Posted: 01-06-05 In: Guides By: Munro2 |


While movement is the most important skill to master in order to win at DM, the next most important thing is to be able to use your weapons effectively.

Following is a breakdown of each weapon, with some valuable tips and tricks of each.

Crowbar / Stunstick

On most servers, you will get a crowbar whether if you use any of the Resistance player models. This weapon is more effective than you might think, and requires all the intelligence and finesse of a wad of gum.

Here’s how you use it:

1. Wield weapon
2. Find bad guy
3. Hold down attack button
4. Charge!
5. Secondary fire: Hey look! I’m standing here doing nothing with my crowbar.

I will be the first to say that I use this weapon the least, so I’m no expert at it. I absolutely respect an enemy when he is charging at me with one, but I am unaware of any “tricks.”

There are two versions of the crowbar. In a Deathmatch game, the crowbar goes to all rebels, and combine players get something else that looks nifty and has spiffy little sparks but performs exactly the same. It’s called the Stunstick, and does more damage, but at a slower rate of fire.

Defending against a crowbar/stunstick

As I said earlier, back away (sprint backward if possible), and shoot. If you’re not close enough to them, they will be swinging at empty air while collecting your bullets with their body.

Grenade

Grenades are another weapon that you automatically get when you spawn. They are a very effective weapon that many people forget to use. When you’re in a tight spot, lobbing one of these might just get you out. Additionally, if someone else is in a sweet spot, roll one of these in with them and watch how fast they evac.

Grenades should be listened to. Once thrown, they are armed. When armed, they emit little chirping sounds. As the chirping sounds get closer together, it will soon explode. You don’t want to listen to this up-close.
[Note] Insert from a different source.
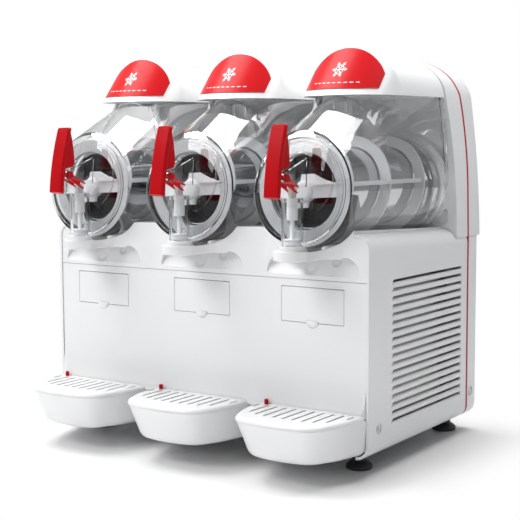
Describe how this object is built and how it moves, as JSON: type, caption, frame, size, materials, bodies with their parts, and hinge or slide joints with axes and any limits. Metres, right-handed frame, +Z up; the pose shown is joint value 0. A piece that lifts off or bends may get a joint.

Primary fire will throw your grenade. The throw distance depends on the angle you throw it. You can throw a grenade much farther than would be humanly possible in reality, so don’t underestimate how far you can chuck one of these puppies! The intent of this weapon is to make *no one* invincible—even someone who is way high up shooting through a tiny window. If you can get a grenade in that window, they will crap their pants. On many occasions while playing “Bella’s Room” I’ve had people lob them into the light fixture while I was in there sniping. Where could I go? Nowhere. Was it a good shot? Yes, and that’s exactly what I was thinking just before I was blown to bits.

Secondary fire will roll a grenade. This is useful to get a grenade into a tight spot.

Both methods require practice to get good at them. Don’t give up too early.

Tricks

There is a very powerful and effective trick with the grenade. I have not figured out how to do it very well yet, but here is how it works. You need to throw a grenade to yourself, switch to your grav-gun, and “catch” it. Then you have some time to shoot the grenade at someone or something. In a one-on-one match I had, I got my ass handed to me on a platter by someone who performed this trick repeatedly with great effect. Picking up grenades resets their timer, so it gives you a little bit of time to fire them.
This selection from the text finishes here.